For its thorough exploration of the netherworld of sunny Barcelona, for its strange humor and pungent characterizations, for the way the detective finally shows he lives by a code and not by whim or a desire to settle old scores, this novel -- and the rest of the Pepe Carvalho series -- become highly recommended. Stack alongside your classics from around the world.
The novel's opening scene could have been taken straight from a Peter Sellers movie. Claire Delmas, a eye-boggling French beauty, and her friend the Olympic agent Georges Lebrun, pay a visit to Pepe Carvalho, Barcelona's aging private-eye, gastronome extraordinaire, and repentent Communist.
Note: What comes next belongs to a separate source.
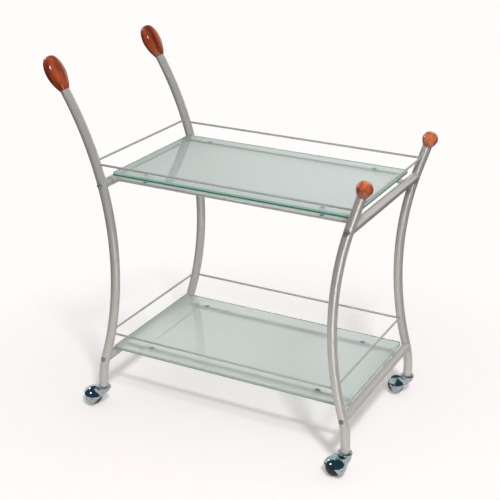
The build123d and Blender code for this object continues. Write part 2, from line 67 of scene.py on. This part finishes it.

Carvalho (pronounced "car-valyu") is truly an unorthodox figure among private-eyes. Immediately, it is evident that he is much more of a psychiatrist than a private-eye, braving the dangers of his clients' conversation instead of the world of crime. Claire and Lebrun are looking for Alekos, Claire's renegade Greek husband turned homosexual. Their search for him -- chaperoned by Carvalho -- leads them through a motley of comic scenes in Barcelona.
Perhaps uniquely among detective novels, Carvalho is simultaneously at work on a curious, entirely unrelated second "case". Luis Brando, a wealthy publisher (no relation to Marlon), engages him to keep an eye on Beba, his nymphomaniac teenage daughter. Beba is a lusty lass with a penchant for screwing old men. Carried out alongside the search for Alekos, Beba's case leads Carvalho through a riotous labyrinth of crazy characters and a hilarious tour of Barcelona by night.
While I enjoyed the novel immensely and I understand it's largely a satire on "cultural hooliganism" (Carvalho's phrase), I have to admit that there are some trashy scenes. Montalbán could have excluded them and not damaged his story. I'm not a prude, but from time to time he overkilled the sex and profanity. So much so that to be frank, I was ready for the novel to end.
Nevertheless, the book was a fantastic read and I'm eager to find more Montalbán. 5 stars.